- [WORK INSTRUCTIONS]:
Only one portion of the data is to be written out: from the line bearing "obj.parent = None" through the line bearing "underarmZ = -165". Write it exactly as it appears.

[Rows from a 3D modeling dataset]

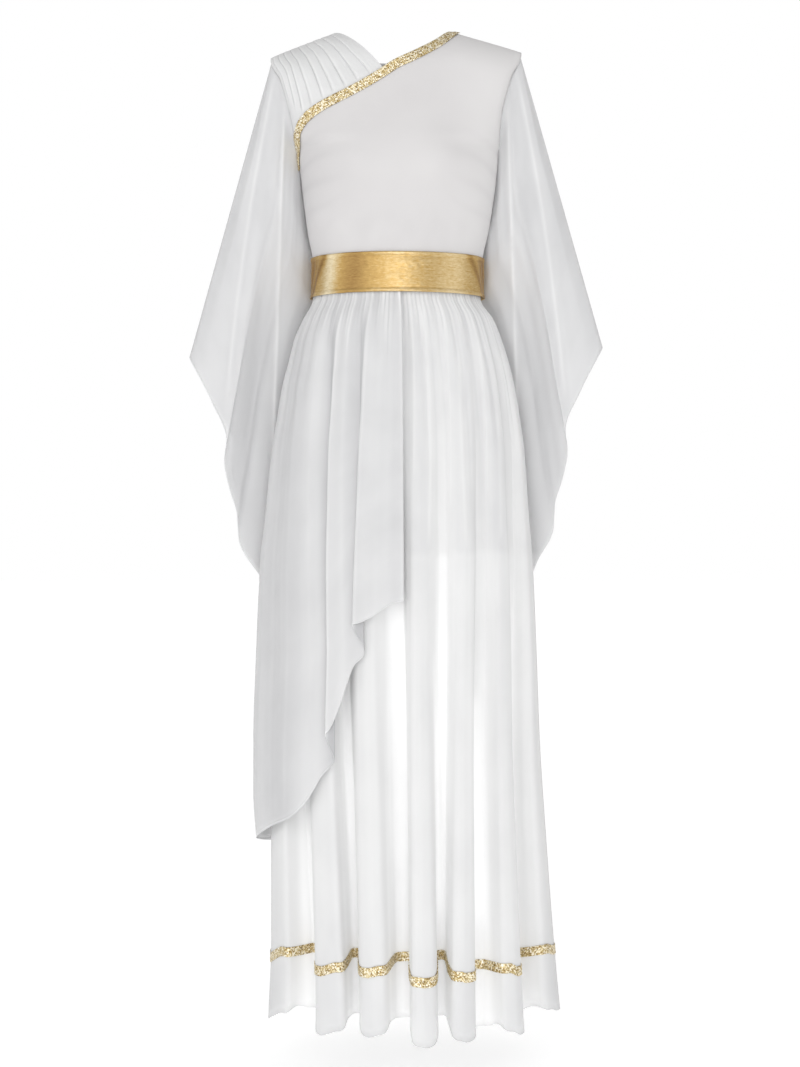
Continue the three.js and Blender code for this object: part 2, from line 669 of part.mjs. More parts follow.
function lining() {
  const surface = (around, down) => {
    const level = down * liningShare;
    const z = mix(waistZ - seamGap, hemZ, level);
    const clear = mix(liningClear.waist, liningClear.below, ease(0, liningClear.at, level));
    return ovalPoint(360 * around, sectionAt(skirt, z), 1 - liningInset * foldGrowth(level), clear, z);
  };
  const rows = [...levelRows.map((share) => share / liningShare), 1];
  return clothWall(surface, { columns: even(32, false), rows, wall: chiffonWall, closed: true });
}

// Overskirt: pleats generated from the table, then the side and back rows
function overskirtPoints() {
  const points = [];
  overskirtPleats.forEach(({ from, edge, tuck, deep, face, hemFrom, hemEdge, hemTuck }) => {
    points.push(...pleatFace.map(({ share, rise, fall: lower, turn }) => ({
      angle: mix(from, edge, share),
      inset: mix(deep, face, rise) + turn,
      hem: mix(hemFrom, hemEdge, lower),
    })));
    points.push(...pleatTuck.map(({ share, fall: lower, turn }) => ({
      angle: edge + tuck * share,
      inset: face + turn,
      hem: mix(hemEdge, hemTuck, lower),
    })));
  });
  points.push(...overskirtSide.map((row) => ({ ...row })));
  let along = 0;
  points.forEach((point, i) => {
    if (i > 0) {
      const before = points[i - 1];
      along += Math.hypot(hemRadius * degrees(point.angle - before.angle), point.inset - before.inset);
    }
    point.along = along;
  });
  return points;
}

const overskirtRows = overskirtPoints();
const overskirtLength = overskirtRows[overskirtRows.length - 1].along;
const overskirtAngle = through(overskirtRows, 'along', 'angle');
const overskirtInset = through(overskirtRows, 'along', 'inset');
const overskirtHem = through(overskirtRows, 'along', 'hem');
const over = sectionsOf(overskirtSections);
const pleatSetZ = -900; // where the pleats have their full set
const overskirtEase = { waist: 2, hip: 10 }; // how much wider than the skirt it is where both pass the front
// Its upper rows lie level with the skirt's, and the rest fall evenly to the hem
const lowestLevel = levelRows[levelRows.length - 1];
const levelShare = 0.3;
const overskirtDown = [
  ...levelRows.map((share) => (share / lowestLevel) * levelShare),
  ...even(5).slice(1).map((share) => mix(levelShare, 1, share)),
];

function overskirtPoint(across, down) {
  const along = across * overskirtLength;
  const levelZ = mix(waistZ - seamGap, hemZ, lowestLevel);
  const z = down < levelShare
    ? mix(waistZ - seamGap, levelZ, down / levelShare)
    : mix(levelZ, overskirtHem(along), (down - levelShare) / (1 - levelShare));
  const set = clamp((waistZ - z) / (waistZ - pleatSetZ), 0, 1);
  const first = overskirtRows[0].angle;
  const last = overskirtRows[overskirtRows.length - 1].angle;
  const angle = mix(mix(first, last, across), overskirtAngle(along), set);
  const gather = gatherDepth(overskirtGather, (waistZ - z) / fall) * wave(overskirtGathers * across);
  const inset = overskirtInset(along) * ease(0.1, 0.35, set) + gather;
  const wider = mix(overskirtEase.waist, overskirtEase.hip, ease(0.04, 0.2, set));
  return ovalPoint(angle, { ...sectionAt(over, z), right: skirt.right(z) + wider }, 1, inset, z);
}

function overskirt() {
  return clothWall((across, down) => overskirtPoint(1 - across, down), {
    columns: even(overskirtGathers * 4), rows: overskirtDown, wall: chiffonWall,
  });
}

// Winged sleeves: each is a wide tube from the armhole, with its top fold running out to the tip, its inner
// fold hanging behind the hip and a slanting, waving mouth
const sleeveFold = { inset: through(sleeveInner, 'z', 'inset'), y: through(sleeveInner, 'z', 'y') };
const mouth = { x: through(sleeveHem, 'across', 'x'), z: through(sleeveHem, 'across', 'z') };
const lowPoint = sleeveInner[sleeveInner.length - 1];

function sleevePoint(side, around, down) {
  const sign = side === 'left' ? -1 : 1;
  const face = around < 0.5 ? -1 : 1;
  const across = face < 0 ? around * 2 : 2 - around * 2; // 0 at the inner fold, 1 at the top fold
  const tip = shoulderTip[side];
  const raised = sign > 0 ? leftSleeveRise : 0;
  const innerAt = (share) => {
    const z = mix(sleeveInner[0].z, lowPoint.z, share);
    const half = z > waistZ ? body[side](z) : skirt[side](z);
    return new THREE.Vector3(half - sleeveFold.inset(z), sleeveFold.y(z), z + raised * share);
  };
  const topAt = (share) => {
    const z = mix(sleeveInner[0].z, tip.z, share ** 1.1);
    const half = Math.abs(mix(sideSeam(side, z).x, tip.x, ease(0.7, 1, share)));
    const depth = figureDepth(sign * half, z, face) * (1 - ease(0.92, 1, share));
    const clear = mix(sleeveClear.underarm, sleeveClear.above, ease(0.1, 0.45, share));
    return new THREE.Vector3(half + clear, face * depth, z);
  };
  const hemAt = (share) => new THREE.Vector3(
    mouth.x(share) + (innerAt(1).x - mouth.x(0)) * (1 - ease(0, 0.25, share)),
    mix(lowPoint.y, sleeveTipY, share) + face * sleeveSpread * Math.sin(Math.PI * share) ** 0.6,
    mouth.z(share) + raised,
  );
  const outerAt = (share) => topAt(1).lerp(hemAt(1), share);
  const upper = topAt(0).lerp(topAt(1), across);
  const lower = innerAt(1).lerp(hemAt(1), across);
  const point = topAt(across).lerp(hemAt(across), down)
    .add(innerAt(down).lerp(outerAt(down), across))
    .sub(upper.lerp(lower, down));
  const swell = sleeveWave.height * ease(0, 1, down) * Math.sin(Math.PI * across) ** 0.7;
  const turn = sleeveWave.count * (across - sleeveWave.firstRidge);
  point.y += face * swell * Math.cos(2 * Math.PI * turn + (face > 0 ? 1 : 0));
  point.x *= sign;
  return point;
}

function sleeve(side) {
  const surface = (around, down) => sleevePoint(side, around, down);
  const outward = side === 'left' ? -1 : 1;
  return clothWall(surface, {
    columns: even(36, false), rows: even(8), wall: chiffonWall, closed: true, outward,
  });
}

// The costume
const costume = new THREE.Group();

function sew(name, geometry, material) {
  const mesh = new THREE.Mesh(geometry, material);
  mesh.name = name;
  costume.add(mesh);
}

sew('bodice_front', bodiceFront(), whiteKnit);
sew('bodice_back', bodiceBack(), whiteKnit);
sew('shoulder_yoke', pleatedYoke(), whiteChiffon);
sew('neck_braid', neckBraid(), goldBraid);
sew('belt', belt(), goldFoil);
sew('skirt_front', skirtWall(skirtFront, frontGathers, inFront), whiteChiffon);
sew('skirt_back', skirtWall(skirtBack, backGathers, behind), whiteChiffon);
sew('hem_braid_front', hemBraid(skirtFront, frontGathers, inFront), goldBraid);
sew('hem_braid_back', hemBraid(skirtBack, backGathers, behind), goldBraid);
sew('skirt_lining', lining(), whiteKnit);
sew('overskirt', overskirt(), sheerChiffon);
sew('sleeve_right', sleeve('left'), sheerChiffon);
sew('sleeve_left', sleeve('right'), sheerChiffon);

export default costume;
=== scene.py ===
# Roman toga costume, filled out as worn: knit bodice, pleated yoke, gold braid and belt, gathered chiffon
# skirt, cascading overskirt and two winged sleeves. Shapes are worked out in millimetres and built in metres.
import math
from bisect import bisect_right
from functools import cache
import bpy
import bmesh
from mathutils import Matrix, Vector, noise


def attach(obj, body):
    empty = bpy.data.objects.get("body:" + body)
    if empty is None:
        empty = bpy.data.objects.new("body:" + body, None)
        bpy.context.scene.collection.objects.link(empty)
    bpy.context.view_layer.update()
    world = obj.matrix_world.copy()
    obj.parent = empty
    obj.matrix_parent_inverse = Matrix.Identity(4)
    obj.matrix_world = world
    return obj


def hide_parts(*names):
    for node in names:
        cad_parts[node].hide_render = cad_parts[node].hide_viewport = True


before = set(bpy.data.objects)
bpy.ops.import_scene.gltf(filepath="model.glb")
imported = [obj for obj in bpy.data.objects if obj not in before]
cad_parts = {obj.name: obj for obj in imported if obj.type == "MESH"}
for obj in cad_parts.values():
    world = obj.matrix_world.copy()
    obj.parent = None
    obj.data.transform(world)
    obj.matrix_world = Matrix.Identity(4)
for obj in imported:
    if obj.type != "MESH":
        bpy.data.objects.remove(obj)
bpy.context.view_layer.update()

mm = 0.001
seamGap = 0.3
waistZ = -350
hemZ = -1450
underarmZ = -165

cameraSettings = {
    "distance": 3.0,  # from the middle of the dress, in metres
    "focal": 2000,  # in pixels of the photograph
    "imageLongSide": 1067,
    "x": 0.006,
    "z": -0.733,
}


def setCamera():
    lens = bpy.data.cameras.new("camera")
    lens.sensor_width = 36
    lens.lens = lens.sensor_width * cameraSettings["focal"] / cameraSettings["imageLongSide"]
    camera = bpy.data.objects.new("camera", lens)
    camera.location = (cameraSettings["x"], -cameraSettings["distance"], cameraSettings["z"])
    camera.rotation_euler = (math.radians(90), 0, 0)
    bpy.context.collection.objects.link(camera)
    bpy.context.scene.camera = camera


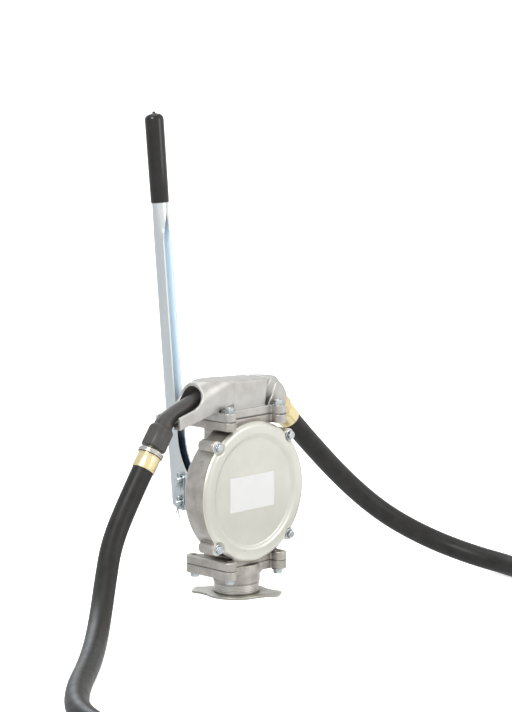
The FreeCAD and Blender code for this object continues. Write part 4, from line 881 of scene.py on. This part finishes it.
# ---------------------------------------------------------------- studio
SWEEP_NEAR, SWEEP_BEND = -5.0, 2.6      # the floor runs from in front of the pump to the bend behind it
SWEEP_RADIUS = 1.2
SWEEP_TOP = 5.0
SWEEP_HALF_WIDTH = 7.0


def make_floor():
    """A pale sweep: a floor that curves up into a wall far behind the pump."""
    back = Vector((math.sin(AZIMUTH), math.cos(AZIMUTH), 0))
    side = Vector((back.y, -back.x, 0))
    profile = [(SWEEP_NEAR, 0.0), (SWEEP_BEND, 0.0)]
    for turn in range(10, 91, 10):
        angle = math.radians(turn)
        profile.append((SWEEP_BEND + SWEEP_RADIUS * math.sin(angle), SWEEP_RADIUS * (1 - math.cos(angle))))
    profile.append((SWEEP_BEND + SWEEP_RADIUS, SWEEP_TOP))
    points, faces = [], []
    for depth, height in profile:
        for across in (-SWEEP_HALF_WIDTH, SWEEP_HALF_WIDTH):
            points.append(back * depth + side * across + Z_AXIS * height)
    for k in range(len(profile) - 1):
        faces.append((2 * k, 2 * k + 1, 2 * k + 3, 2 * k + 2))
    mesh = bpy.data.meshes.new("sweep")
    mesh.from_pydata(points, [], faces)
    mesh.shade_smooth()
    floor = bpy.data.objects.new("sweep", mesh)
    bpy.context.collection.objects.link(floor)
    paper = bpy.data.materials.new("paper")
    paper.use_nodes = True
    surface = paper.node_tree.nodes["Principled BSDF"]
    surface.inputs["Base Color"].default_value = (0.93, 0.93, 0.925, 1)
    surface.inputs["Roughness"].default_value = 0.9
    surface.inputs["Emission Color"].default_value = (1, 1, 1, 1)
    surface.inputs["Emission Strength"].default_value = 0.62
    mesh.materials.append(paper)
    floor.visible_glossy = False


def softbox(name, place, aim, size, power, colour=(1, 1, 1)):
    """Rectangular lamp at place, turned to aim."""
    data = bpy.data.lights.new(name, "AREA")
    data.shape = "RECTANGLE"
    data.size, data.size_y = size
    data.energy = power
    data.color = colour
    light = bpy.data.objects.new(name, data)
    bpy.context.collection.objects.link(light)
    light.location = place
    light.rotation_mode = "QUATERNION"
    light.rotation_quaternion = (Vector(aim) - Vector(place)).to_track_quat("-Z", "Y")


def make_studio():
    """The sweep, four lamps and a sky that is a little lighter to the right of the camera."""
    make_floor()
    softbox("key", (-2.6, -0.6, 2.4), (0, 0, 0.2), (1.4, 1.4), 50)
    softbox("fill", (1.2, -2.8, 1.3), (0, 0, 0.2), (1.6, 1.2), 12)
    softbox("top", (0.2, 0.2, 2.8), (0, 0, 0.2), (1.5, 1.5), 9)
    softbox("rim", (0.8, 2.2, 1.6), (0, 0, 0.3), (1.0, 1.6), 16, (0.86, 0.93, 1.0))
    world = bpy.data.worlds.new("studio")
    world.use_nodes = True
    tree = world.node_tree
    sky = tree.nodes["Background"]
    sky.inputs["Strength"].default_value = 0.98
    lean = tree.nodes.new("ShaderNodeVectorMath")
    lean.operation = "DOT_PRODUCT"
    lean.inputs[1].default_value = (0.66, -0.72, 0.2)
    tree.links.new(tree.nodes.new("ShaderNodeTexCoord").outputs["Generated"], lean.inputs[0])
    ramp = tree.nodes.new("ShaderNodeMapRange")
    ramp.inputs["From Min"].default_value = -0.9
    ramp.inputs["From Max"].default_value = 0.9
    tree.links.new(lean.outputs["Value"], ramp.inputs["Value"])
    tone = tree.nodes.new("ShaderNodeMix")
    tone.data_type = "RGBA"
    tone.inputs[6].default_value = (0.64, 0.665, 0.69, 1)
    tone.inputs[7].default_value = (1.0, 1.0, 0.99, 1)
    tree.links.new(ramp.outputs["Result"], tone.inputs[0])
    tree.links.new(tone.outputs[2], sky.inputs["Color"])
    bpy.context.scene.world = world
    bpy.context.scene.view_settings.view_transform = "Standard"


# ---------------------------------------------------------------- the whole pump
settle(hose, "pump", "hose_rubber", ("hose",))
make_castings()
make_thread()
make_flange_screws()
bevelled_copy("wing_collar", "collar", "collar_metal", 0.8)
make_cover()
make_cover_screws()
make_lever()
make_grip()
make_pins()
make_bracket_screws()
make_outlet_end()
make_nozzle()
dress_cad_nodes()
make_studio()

- [RIGHT ANSWER]:
    obj.parent = None
    obj.data.transform(world)
    obj.matrix_world = Matrix.Identity(4)
for obj in imported:
    if obj.type != "MESH":
        bpy.data.objects.remove(obj)
bpy.context.view_layer.update()

mm = 0.001
seamGap = 0.3
waistZ = -350
hemZ = -1450
underarmZ = -165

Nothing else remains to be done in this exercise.